The new approach accurately predicts when systems like lasers may have negative absolute temperatures. Credit: Wladimir Bulgar/SPL/Getty

Researchers have proposed a new way to define entropy for isolated nanoscale systems1, making it easier to predict how temperature and energy are related in systems made up of just a few atoms, molecules, or electrons.

Instead of using an absolute energy range, the new approach looks at a smaller, relative energy window where the system's energy is likely to reside, says Ananth Govind Rajan at the Indian Institute of Science in Bengaluru. An isolated nanoscale system is one that doesn’t exchange matter or energy with its surroundings.

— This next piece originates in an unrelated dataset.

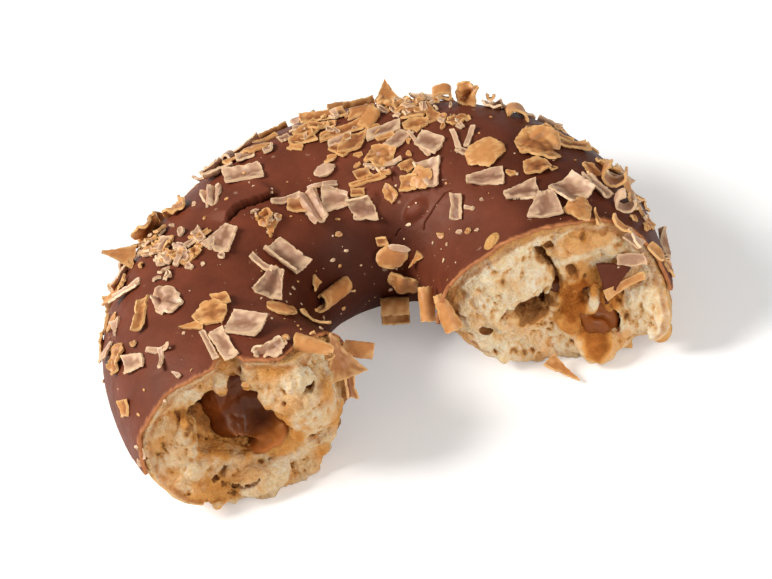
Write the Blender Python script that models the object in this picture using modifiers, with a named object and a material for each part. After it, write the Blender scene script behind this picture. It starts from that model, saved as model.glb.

This new definition also accurately predicts when these systems will have negative absolute temperatures — situations where temperatures drop below zero on the Kelvin scale. This unusual behaviour occurs in systems like lasers and nuclear spin arrangements, where higher energy states are more populated than lower ones, unlike what is typically seen with temperature changes. Traditional entropy models, like Gibbs’ volume entropy, couldn’t explain these negative temperatures, leading to mismatches with experiments. Although Boltzmann's model predicted these temperatures, it did so even when they weren’t physically possible.

The new definition, drawing from quantum mechanics principles like the Heisenberg uncertainty principle and eigenstate thermalization, merges the strengths of both Gibbs and Boltzmann models. It gives a more accurate understanding of how nanoscale systems work and could be useful in areas where precise control of energy states is needed.